Defeated Ibragimov for Unified Title
On October 14, 2000, Klitschko claimed the WBO heavyweight title, defeating Chris Byrd of the United States by 12-round unanimous decision in Westfalen, Germany. He defeated Byrd again by seventh-round technical knockout (TKO) on April 22, 2006, to add the IBF and IBO titles to his resume. With boxing's heavyweight division fragmented, Klitchko and Sultan Ibragimov, by then the WBO champion, agreed to a unification fight at New York's Madison Square Garden on February 23, 2008. It would be the first unification fight since Lennox Lewis defeated Evander Holyfield in New York in 1999.
The match was billed as a study in contrasts.

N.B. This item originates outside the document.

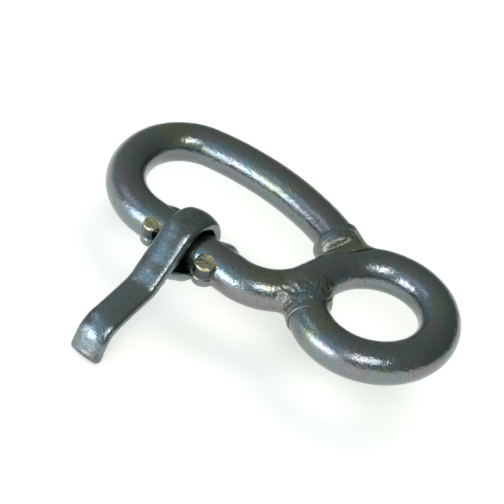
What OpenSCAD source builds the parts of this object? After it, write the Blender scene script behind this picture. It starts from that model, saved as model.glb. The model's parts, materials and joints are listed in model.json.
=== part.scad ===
// Figure-eight link bent from one round bar, with a free-turning strap lever on its front leg.
// The eye's centre is the origin, the loop lies along -X in the XY plane, and +Z is up.

/* [Bar] */
// Diameter of the round bar
bar_d = 12; // [11:0.5:13]
// Radius of the eye, to the bar's centre
eye_r = 18.5; // [17.5:0.5:20]
// Distance of the front leg's axis from the eye's centre line
leg_y = 18; // [17:0.5:19]

/* [Waist] */
// Angle that the bar turns through from the front leg into the waist
waist_turn = 78; // [74:1:80]
// Bend radius between the front leg and the waist
waist_bend_r = 15.5; // [14:0.5:17]
// Direction, seen from the eye's centre, where the closing end leaves the eye
closing_dir = 220; // [216:1:226]
// Straight length of the closing end, up to the waist
closing_len = 8; // [7:0.5:9]

/* [Loop] */
// Where the front leg ends and the far bend starts, measured from the eye's centre
far_bend_x = 67.5; // [64:0.5:72]
// Radius of the far bend's front half
far_front_r = 21; // [19:0.5:22]
// Angle of the far bend's front half
far_front_turn = 84; // [80:1:88]
// Radius of the far bend's back half
far_back_r = 16.5; // [15:0.5:18]
// Angle of the far bend's back half
far_back_turn = 83; // [80:1:86]
// Radius of the long curve of the back leg
back_leg_r = 88; // [84:1:96]
// Angle of the back leg's curve, up to the waist
back_leg_turn = 40.5; // [40:0.5:41.5]

/* [Lugs] */
// Place of the lugs next to the waist
near_lug_x = 42.2; // [41:0.1:43]
// Place of the lugs next to the far bend
far_lug_x = 62.5; // [62.5:0.1:64]
// Diameter of the outer lug next to the waist
near_lug_d = 6.2; // [5:0.1:6.6]
// Diameter of the outer lug next to the far bend
far_lug_d = 5.6; // [5:0.1:6]
// Distance from the bar's axis of the outer lug next to the waist
near_lug_out = 5.6; // [5:0.1:6]
// Distance from the bar's axis of the outer lug next to the far bend
far_lug_out = 4.9; // [4.6:0.1:6]
// Height of an outer lug's flat top above the bar's axis
lug_top = 4.4; // [4:0.1:5]
// Height of a lug
lug_h = 7; // [6:0.1:8]
// Diameter of the inner bosses
boss_d = 6.2; // [5.6:0.1:7]
// Distance of an inner boss's centre from the bar's axis
boss_in = 4.5; // [4:0.1:5]

/* [Lever] */
// Place of the lever's middle along the front leg
lever_x = 53.2; // [52.8:0.1:53.6]
// Width of the strap
lever_w = 10.2; // [9:0.1:10.4]
// Thickness of the strap
lever_t = 3.8; // [3.5:0.1:4.2]
// Radius along the strap's long edges
lever_edge_r = 1.6; // [0.8:0.1:1.7]
// How much larger the strap's eye is than the bar, on the radius
lever_gap = 0.85; // [0.8:0.05:1]
// Straight stretch that steps down from the bar
step_len = 14.5; // [13:0.1:16]
// Straight stretch of the handle
handle_len = 12.5; // [10:0.5:16]
// Straight stretch of the turned-down finger tip
tip_len = 5.4; // [4:0.1:7]

/* [Welds] */
// Width of the bead round the bar's front end
eye_bead_w = 6.4; // [5:0.1:7]
// Width of the bead round the bar's back end
leg_bead_w = 4.6; // [4:0.1:5.4]
// How far these beads stand out from the bar
bead_proud = 1.2; // [0.8:0.1:1.4]
// Diameter of the bead that closes the lever's eye
lever_bead_d = 3; // [2.4:0.1:3.4]

/* [Hidden] */
$fn = 96;
bar_r = bar_d / 2;

// Straight stretches are a hair thinner than the bends and reach a little into them,
// so that the surfaces of neighbouring stretches never coincide
inset = 0.01;
reach = 0.1;

// The waist runs straight, tangent to the eye, and meets the front leg's line
waist_tangent = [-eye_r * sin(waist_turn), eye_r * cos(waist_turn)];
waist_reach = (waist_tangent[1] + leg_y) / sin(waist_turn);
waist_corner_x = waist_tangent[0] - waist_reach * cos(waist_turn);
waist_setback = waist_bend_r * tan(waist_turn / 2);
waist_bend_x = waist_corner_x - waist_setback;
waist_len = waist_reach - waist_setback;
eye_turn = 540 - (90 - waist_turn) - closing_dir;

// Short straight between two bends of the loop
far_link_len = 0.6;

// Each stretch of the bar is [straight length, bend radius, bend angle], left bends positive
eye_run = [
    [far_bend_x + waist_bend_x, waist_bend_r, waist_turn],
    [waist_len, eye_r, -eye_turn],
    [closing_len, 0, 0]
];
loop_run = [
    [far_link_len, far_front_r, -far_front_turn],
    [far_link_len, far_back_r, -far_back_turn],
    [far_link_len, back_leg_r, -back_leg_turn]
];

// Where a run that starts at [x, y], heading in direction dir, ends: [x, y, direction]
function run_end(stretches, x, y, dir, i = 0) =
    i == len(stretches) ? [x, y, dir] :
    let (
        straight = stretches[i][0],
        r = stretches[i][1],
        turn = stretches[i][2],
        ahead = straight + r * sin(abs(turn)),
        aside = sign(turn) * r * (1 - cos(turn))
    )
    run_end(
        stretches,
        x + ahead * cos(dir) - aside * sin(dir),
        y + ahead * sin(dir) + aside * cos(dir),
        dir + turn,
        i + 1
    );

eye_end = run_end(eye_run, -far_bend_x, -leg_y, 0);
leg_end = run_end(loop_run, -far_bend_x, -leg_y, 180);
// Where the middles of the beads lie: how far back from the bar's end, how far to the left of its
// axis, and how far the bead is turned to the left
eye_bead_place = [8.4, 0.7, 25];
leg_bead_place = [9.5, -2, 0];

// Height of the inner bosses above the bar's axis
boss_up = 0.6;
// Height of the lip round the foot of an outer lug, and how far it stands out
lip_h = 3.2;
lip = 0.4;

// Lever, in the plane across the bar: +X is outward from the bar and +Y is up.
// The middle of its eye hangs a little outward and up from the bar's axis.
eye_out = 0.5;
eye_up = 0.2;
strap_r = bar_r + lever_gap + lever_t / 2;
step_dir = -43;
handle_dir = -15;
tip_dir = -63;
tuck_dir = 38;
step_bend_r = 7;
tip_bend_r = 8.5;
strap_start = step_dir + 90;
strap_finish = tuck_dir - 90;
// The tucked-in end stops inside the handle, this far short of its middle
tuck_short = 0.5;
tuck_len = strap_r * tan((strap_start - strap_finish) / 2) - tuck_short;
handle_run = [
    [step_len, step_bend_r, handle_dir - step_dir],
    [handle_len, tip_bend_r, tip_dir - handle_dir],
    [tip_len, 0, 0]
];

// Where two lines meet, each given by the direction of its normal and its distance from the origin
function meet(dir1, far1, dir2, far2) =
    let (d = sin(dir2 - dir1))
    [
        (far1 * sin(dir2) - far2 * sin(dir1)) / d,
        (far2 * cos(dir1) - far1 * cos(dir2)) / d
    ];

// The corner between the handle's underside and the tucked-in end, where their bead lies
lever_corner = meet(
    strap_start, strap_r - lever_t / 2,
    strap_finish, strap_r + lever_t / 2
);
// How much shorter the bead is than the strap's width
lever_bead_short = 2;

// One bend: a ring sector that starts at the origin heading along +X
module bend(r, angle) {
    side = sign(angle);
    translate([0, side * r, 0])
    rotate([0, 0, side > 0 ? -90 : 90 + angle])
    rotate_extrude(angle = abs(angle))
    translate([r, 0])
    children(0);
}

// A bent run of straights and bends: child 0 is the bends' section, child 1 the straights'
module run(stretches, i = 0) {
    if (i < len(stretches)) {
        straight = stretches[i][0];
        r = stretches[i][1];
        turn = stretches[i][2];
        translate([-reach, 0, 0])
        rotate([90, 0, 90])
        linear_extrude(straight + 2 * reach)
        children(1);
        translate([straight, 0, 0]) {
            if (r > 0) bend(r, turn) children(0);
            translate([r * sin(abs(turn)), sign(turn) * r * (1 - cos(turn)), 0])
            rotate([0, 0, turn])
            run(stretches, i + 1) {
                children(0);
                children(1);
            }
        }
    }
}

module bar_run(stretches) {
    run(stretches) {
        circle(d = bar_d);
        circle(d = bar_d - 2 * inset);
    }
}

// The whole bent bar: the far bend and back leg, then the front leg, waist and eye
module bar() {
    color("silver") {
        translate([-far_bend_x, -leg_y, 0]) {
            bar_run(eye_run);
            rotate([0, 0, 180]) bar_run(loop_run);
        }
    }
}

// A weld bead round the bar near the end of a run
module ring_bead(end, place, w) {
    translate([end[0], end[1], 0])
    rotate([0, 0, end[2]])
    translate([-place[0], place[1], 0])
    rotate([0, 90, place[2]])
    rotate_extrude()
    translate([bar_r + bead_proud - w / 2, 0])
    circle(d = w);
}

// The bead that closes the eye, round the bar's front end
module eye_weld() {
    color("gray")
    difference() {
        ring_bead(eye_end, eye_bead_place, eye_bead_w);
        bar();
    }
}

// The bead that joins the back leg to the waist, round the bar's back end
module leg_weld() {
    color("gray")
    difference() {
        ring_bead(leg_end, leg_bead_place, leg_bead_w);
        bar();
    }
}

// The straight front leg, which the lugs fit against, and a little beyond its far end
module front_leg_space() {
    beyond = 5;
    translate([-far_bend_x - beyond, -leg_y, 0])
    rotate([0, 90, 0])
    cylinder(d = bar_d, h = far_bend_x + waist_bend_x + beyond);
}

// A short round stud against the outside of the front leg, with a flat top and a lip round its foot
module outer_lug(x, out, d) {
    color("gainsboro")
    difference() {
        translate([-x, -leg_y - out, lug_top - lug_h]) {
            cylinder(d = d, h = lug_h);
            cylinder(d = d + 2 * lip, h = lip_h);
        }
        front_leg_space();
    }
}

// A rounded boss against the inside of the front leg
module inner_lug(x) {
    color("gainsboro")
    difference() {
        translate([-x, -leg_y + boss_in, boss_up]) sphere(d = boss_d);
        front_leg_space();
    }
}

module near_outer_lug() {
    outer_lug(near_lug_x, near_lug_out, near_lug_d);
}

module near_inner_lug() {
    inner_lug(near_lug_x);
}

module far_outer_lug() {
    outer_lug(far_lug_x, far_lug_out, far_lug_d);
}

module far_inner_lug() {
    inner_lug(far_lug_x);
}

// The strap's section, a rectangle with round corners, made smaller all round by inset_by
module strap_section(inset_by = 0) {
    t = lever_t / 2 - lever_edge_r;
    w = lever_w / 2 - lever_edge_r;
    r = lever_edge_r - inset_by;
    square([2 * (t + r), 2 * w], center = true);
    square([2 * t, 2 * (w + r)], center = true);
    for (x = [-t, t], y = [-w, w])
        translate([x, y]) circle(r);
}

module strap_run(stretches) {
    run(stretches) {
        strap_section();
        strap_section(inset);
    }
}

// Turns a shape drawn round the lever's eye (outward, up, along) into its place on the front leg
module across_bar() {
    translate([-lever_x, -leg_y, 0])
    rotate([90, 0, -90])
    translate([eye_out, eye_up, 0])
    children();
}

module lever() {
    color("lightgray")
    across_bar() {
        rotate([0, 0, strap_start])
        rotate_extrude(angle = strap_finish + 360 - strap_start)
        translate([strap_r, 0])
        strap_section();
        rotate([0, 0, strap_start])
        translate([strap_r, 0, 0])
        rotate([0, 0, step_dir - strap_start])
        strap_run(handle_run);
        rotate([0, 0, strap_finish])
        translate([strap_r, 0, 0])
        rotate([0, 0, tuck_dir - strap_finish])
        strap_run([[tuck_len, 0, 0]]);
    }
}

// The bead across the strap, where its tucked-in end meets the underside of the handle
module lever_weld() {
    w = lever_w - lever_bead_short;
    color("gray")
    difference() {
        across_bar()
        translate([lever_corner[0], lever_corner[1], -w / 2])
        cylinder(d = lever_bead_d, h = w);
        lever();
    }
}

bar();
eye_weld();
leg_weld();
near_outer_lug();
near_inner_lug();
far_outer_lug();
far_inner_lug();
lever();
lever_weld();
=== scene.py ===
import json
import math

import bpy
import numpy as np
from mathutils import Matrix, Vector, noise

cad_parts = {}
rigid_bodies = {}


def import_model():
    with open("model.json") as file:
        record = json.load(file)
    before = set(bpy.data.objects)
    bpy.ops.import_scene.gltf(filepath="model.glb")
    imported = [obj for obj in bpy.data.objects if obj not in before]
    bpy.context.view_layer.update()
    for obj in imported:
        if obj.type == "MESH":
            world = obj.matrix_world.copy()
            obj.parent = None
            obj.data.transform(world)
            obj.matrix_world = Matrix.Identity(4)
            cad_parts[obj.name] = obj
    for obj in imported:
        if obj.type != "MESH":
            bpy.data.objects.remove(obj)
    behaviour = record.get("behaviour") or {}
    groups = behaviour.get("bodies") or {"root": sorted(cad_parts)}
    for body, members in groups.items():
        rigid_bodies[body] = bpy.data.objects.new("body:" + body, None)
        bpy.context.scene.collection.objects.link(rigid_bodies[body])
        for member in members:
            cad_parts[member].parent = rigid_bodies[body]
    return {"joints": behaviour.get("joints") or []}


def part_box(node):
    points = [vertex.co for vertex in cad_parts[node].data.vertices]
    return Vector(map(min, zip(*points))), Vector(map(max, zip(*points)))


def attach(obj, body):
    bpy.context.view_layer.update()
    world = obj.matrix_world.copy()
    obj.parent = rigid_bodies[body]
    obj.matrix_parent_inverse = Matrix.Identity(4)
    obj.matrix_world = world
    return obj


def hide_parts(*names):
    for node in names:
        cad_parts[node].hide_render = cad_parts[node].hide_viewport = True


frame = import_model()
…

Klitschko wore Hugo Boss clothing and trained at the PGA National Golf Resort in West Palm Beach, Florida. Ibragimov trumpeted his rural roots with the Avars tribe and trained 30 miles from Klitschko in a warehouse adjacent to an auto repair shop.
Klitschko defeated Ibragimov by 12-round unanimous decision to regain the WBO championship, and was one belt away from becoming the undisputed champion. "I'm happy to have three belts," Klitschko said, as quoted by Greg Beacham of the Associated Press. He added, "I'm happy to get the WBO belt back. That was the first title I had."
Standing six inches taller and 20 pounds heavier than Ibragimov, Klitschko took little risk in disposing of his opponent, in a fight marked by frequent inaction. Ibragimov, wrote Beacham, "constantly appeared to be flailing against a mean-spirited older brother."
Heavyweight Division Still Fragmented
Next for Klitschko is supremacy in the World Boxing Association, whose champion in early 2008 was Ruslan Chagaev of Uzbekistan. There has not been an undisputed heavyweight champion since Lennox Lewis retired. "Klitschko is determined to bring order to boxing's fractured former glamour division by winning every major title," Beacham wrote.
For Klitschko, the fight in New York gave him some needed media exposure. "Though the overall heavyweight talent level is thought to be better than in recent years, none of boxing's biggest bruisers are well known to casual fight fans," Beacham added. The Klitschko brothers also promote themselves on a Web site.